*Provided material*

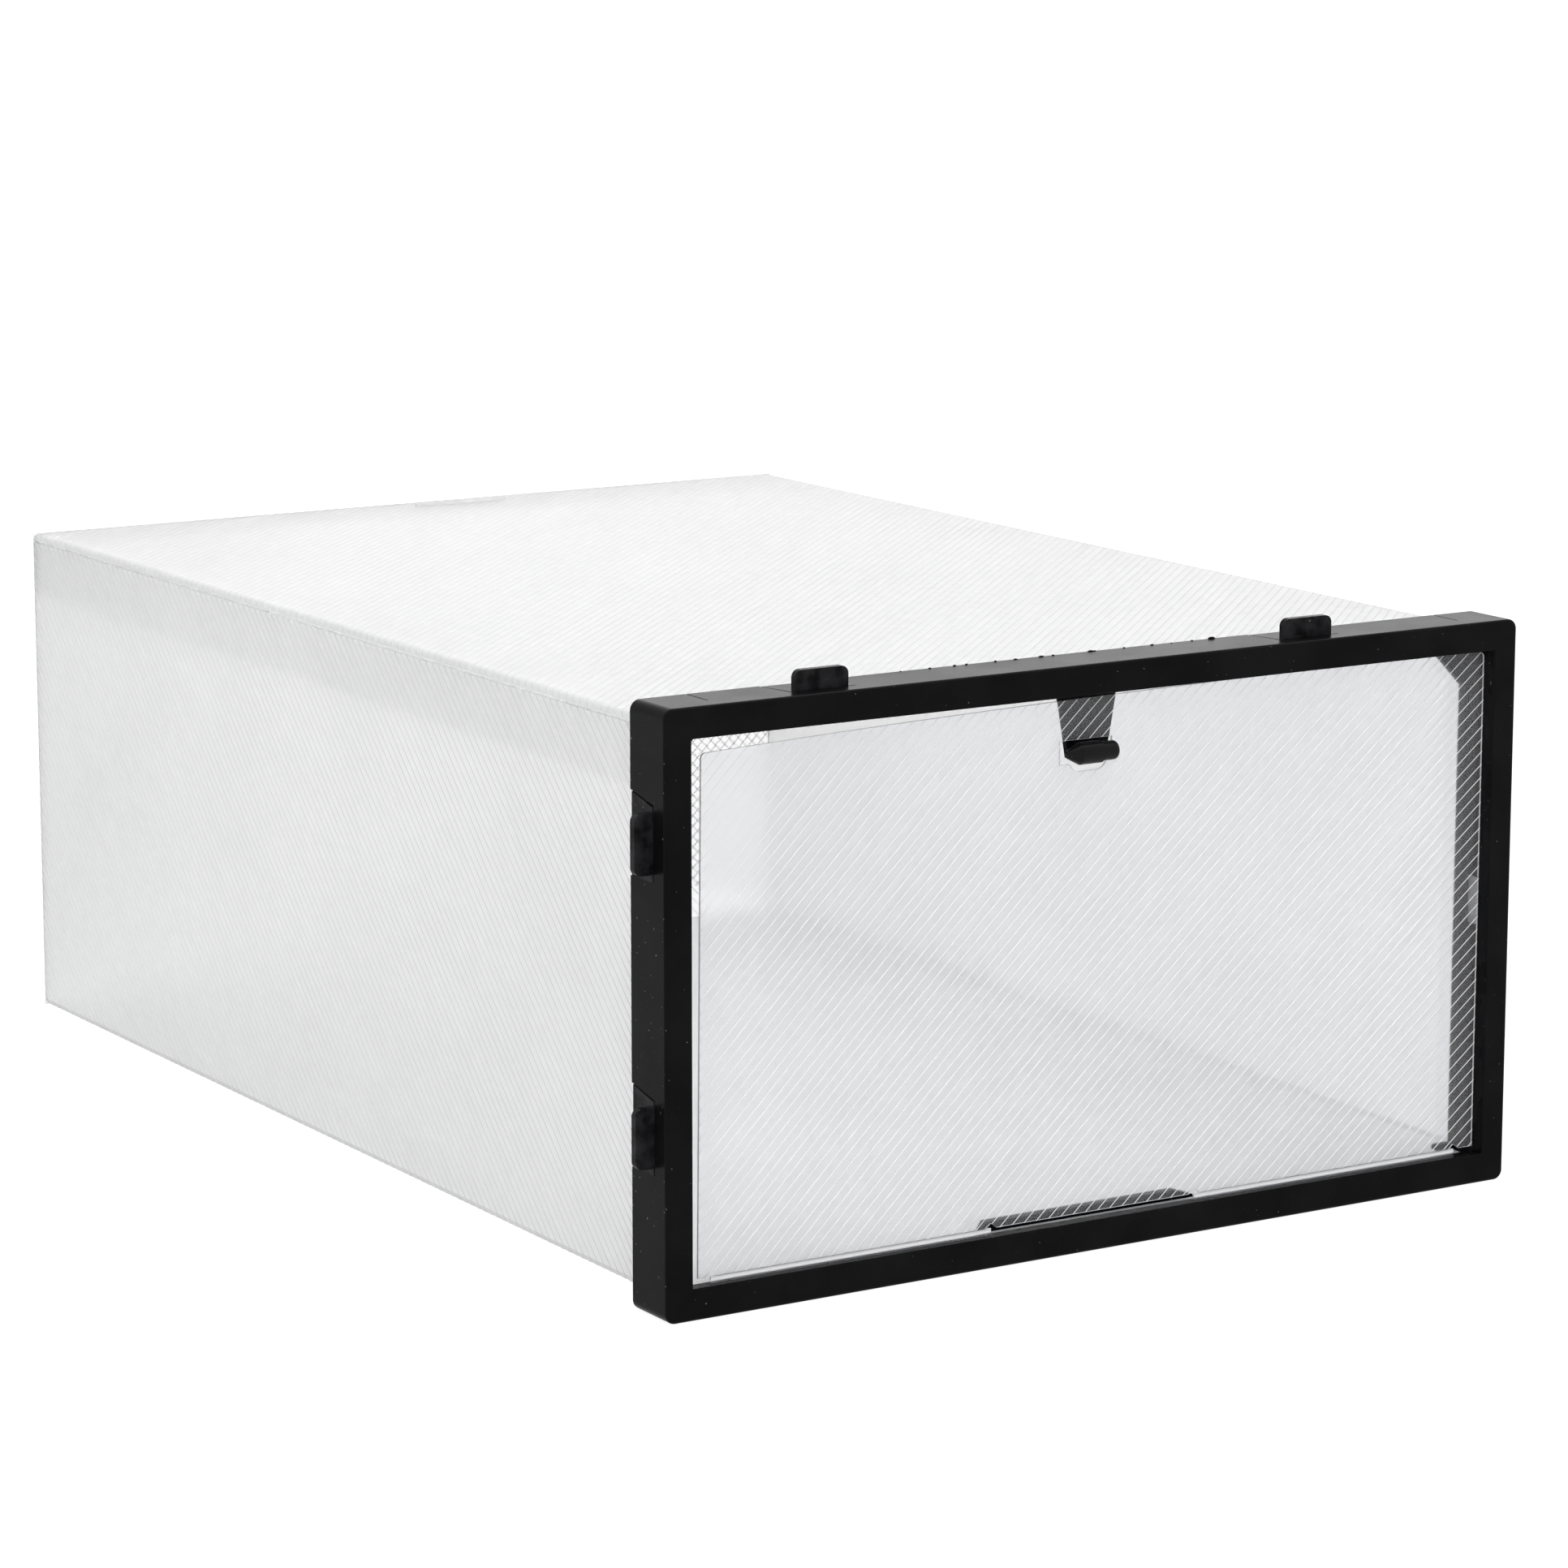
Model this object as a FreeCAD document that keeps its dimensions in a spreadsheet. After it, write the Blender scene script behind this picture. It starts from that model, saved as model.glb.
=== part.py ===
import FreeCAD, Part
import os
import re

# Drop-front shoe box that folds flat: a sleeve folded from one clear plastic
# sheet, a black moulded frame pushed on to its front, and a clear door sheet
# that hangs in the frame on its own crease. Millimetres, +X to the right as the
# door is faced, +Y to the back, +Z up. The origin is under the middle of the box.

doc = FreeCAD.newDocument("shoe_box")
sheet = doc.addObject("Spreadsheet::Sheet", "dims")

SIZES = (
    ("width", 236.0, "frame, side to side"),
    ("height", 138.0, "frame, base to top"),
    ("depth", 338.0, "frame face to back panel"),
    ("frame_depth", 15.0, "front frame, face to rear edge"),
    ("skin", 1.6, "outer wall of the frame"),
    ("face", 2.0, "front face of the frame"),
    ("lip_side", 6.8, "front face beside the door"),
    ("lip_top", 7.1, "front face over the door"),
    ("lip_base", 7.4, "front face under the door"),
    ("step", 0.6, "inner wall set back behind the lip"),
    ("inner", 1.2, "inner wall of the frame"),
    ("inner_depth", 14.0, "rear edge of the inner wall"),
    ("corner", 2.4, "outer corner radius of the frame"),
    ("edge", 0.9, "rounding round the front face"),
    ("mouth_edge", 0.35, "rounding round the door opening"),
    ("ledge", 3.2, "ledge behind the bottom lip, front to back"),
    ("gusset", 11.6, "leg of the brace in each top corner"),
    ("gusset_tip", 0.2, "blunt ends of the braces"),
    ("rib_back", 13.4, "rear face of the inner ribs"),
    ("rib", 1.6, "thickness of the inner ribs"),
    ("finger", 5.5, "rib that stands in over the base panel at each side"),
    ("finger_low", 5.9, "underside of those ribs above the base"),
    ("finger_round", 0.6, "rounded ends of those ribs"),
    ("clip_wide", 60.0, "clip plate on the bottom rail"),
    ("clip_thick", 2.4, "clip plate, front to back"),
    ("clip_off", 2.8, "clip plate centre, right of the middle"),
    ("clip_top", 7.6, "top of the clip plate above the base"),
    ("clip_fall", 1.7, "height of its sloped ends"),
    ("clip_left", 1.2, "slope of its left end"),
    ("clip_right", 5.0, "slope of its right end"),
    ("clip_play", 0.4, "play round the clip plate in the base panel"),
    ("tab_wide", 13.8, "connector tab, along the wall"),
    ("tab_out", 4.6, "connector tab, out of the wall"),
    ("tab_thick", 1.8, "connector tab, front to back"),
    ("tab_y", 5.5, "front face of the tabs behind the frame face"),
    ("tab_round", 1.8, "rounded outer corners of the tabs"),
    ("slit", 0.5, "slit round each connector arm"),
    ("arm_near", 1.2, "arm past the tab at the slit end, front"),
    ("arm_far", 3.4, "arm past the tab at the slit end, rear"),
    ("arm_root", 1.7, "arm past the tab at its root"),
    ("arm_back", 0.6, "arm short of the rear edge"),
    ("top_tab_left", 74.5, "left top tab, left of the middle"),
    ("top_tab_right", 59.5, "right top tab, right of the middle"),
    ("side_tab_high", 107.6, "upper side tab above the base"),
    ("side_tab_low", 41.6, "lower side tab above the base"),
    ("socket_play", 0.5, "play of a tab in its socket"),
    ("window_tall", 12.0, "window for a sheet tongue"),
    ("window_deep", 4.6, "window, front to back"),
    ("window_y", 4.8, "front edge of the windows"),
    ("window_z", 68.8, "middle of the windows above the base"),
    ("groove", 0.4, "moulding groove across the top wall"),
    ("groove_x", 104.0, "grooves from the middle"),
    ("gauge", 0.6, "thickness of the plastic sheet"),
    ("body_side", 1.8, "sleeve inside the frame at the sides"),
    ("body_top", 3.5, "sleeve under the frame top"),
    ("body_base", 4.8, "sleeve above the frame base"),
    ("body_start", 4.4, "front edge of the sleeve behind the face"),
    ("base_gap", 0.3, "base panel behind the ledge of the bottom rail"),
    ("fold", 1.6, "outer radius of the long folds"),
    ("cut_gap", 0.2, "gap at the cut edge of the left panel"),
    ("lap", 16.0, "lap flap below the top left fold"),
    ("tuck", 20.0, "tuck flap in under the top panel"),
    ("tuck_inset", 6.0, "tuck flap short of each side"),
    ("lock_wide", 28.0, "lock tongue of the back"),
    ("lock_in", 8.0, "lock slit in front of the back edge"),
    ("lock_off", 10.0, "lock slit centre, right of the middle"),
    ("lock_up", 0.8, "lock tongue above the top panel"),
    ("lock_play", 0.3, "play in front of and behind the lock tongue"),
    ("lock_end", 1.0, "play at each end of the lock tongue"),
    ("dust_long", 68.0, "dust flaps, in from each side"),
    ("dust_low", 4.0, "dust flap above the base panel at its fold"),
    ("dust_rise", 16.0, "taper of each dust flap edge"),
    ("layer", 0.1, "air between sheets that lie together"),
    ("door_y", 3.0, "front of the door behind the frame face"),
    ("door_left", 3.0, "gap left of the door"),
    ("door_right", 0.7, "gap right of the door"),
    ("door_top", 0.5, "gap over the highest point of the door"),
    ("door_arch", 4500.0, "radius of the door's top edge"),
    ("arch_off", 70.0, "highest point of the door, right of the middle"),
    ("door_corner", 1.2, "rounded top corners of the door"),
    ("crease_z", 8.4, "door crease above the base"),
    ("crease_y", 3.3, "door crease behind the frame face"),
    ("crease_up", 0.25, "door panel above the crease"),
    ("crease_down", 0.6, "hinge tabs below the crease"),
    ("hinge_drop", 6.0, "hinge tabs down into the bottom rail"),
    ("hinge_in_left", 30.0, "left hinge tab, inner end"),
    ("hinge_in_right", 27.5, "right hinge tab, inner end"),
    ("hinge_out", 104.9, "hinge tabs, outer ends"),
    ("hinge_play", 0.4, "play in front of and behind a hinge tab"),
    ("hinge_end", 0.7, "play at each end of a hinge tab"),
    ("notch", 3.2, "width of the notches beside the hinge tabs"),
    ("notch_up", 1.1, "depth of those notches"),
    ("notch_tip", 0.4, "width of those notches at their tips"),
    ("latch_off", 4.0, "latch centre, left of the middle"),
    ("tongue_top", 15.8, "latch tongue at its root"),
    ("tongue_end", 10.4, "latch tongue at its lower end"),
    ("tongue_y", 4.0, "front of the latch tongue"),
    ("tongue_thick", 1.5, "latch tongue"),
    ("tongue_gap", 0.3, "latch tongue under the top rail"),
    ("tongue_low", 116.0, "lower end of the latch tongue"),
    ("bar_z", 117.6, "middle of the latch bar"),
    ("bar_y", 0.8, "middle of the latch bar behind the face"),
    ("bar_radius", 2.6, "thick part of the latch bar"),
    ("bar_thin", 2.25, "thin part of the latch bar"),
    ("bar_tip", 0.9, "radius at the bevelled end"),
    ("bar_bevel", 3.2, "bevelled end"),
    ("bar_main", 5.8, "thick part"),
    ("bar_rest", 4.5, "thin part"),
    ("bar_round", 1.0, "rounding at the thin end"),
    ("bar_start", 7.8, "bevelled end, left of the latch centre"),
    ("neck_wide", 6.0, "neck through the door"),
    ("neck_tall", 2.6, "neck through the door, up and down"),
    ("hole_wide", 14.4, "latch hole in the door"),
    ("hole_tall", 8.0, "latch hole in the door, up and down"),
    ("hole_start", 8.2, "latch hole, left of the latch centre"),
    ("hole_z", 116.9, "middle of the latch hole"),
)
for row, (alias, value, note) in enumerate(SIZES, start=1):
    sheet.set("A%d" % row, note)
    sheet.set("B%d" % row, str(value))
    sheet.setAlias("B%d" % row, alias)
doc.recompute()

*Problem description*
Point out every line holding the string "FreeCAD" and copy it.

*Complete response*
Model this object as a FreeCAD document that keeps its dimensions in a spreadsheet. After it, write the Blender scene script behind this picture. It starts from that model, saved as model.glb.
import FreeCAD, Part
doc = FreeCAD.newDocument("shoe_box")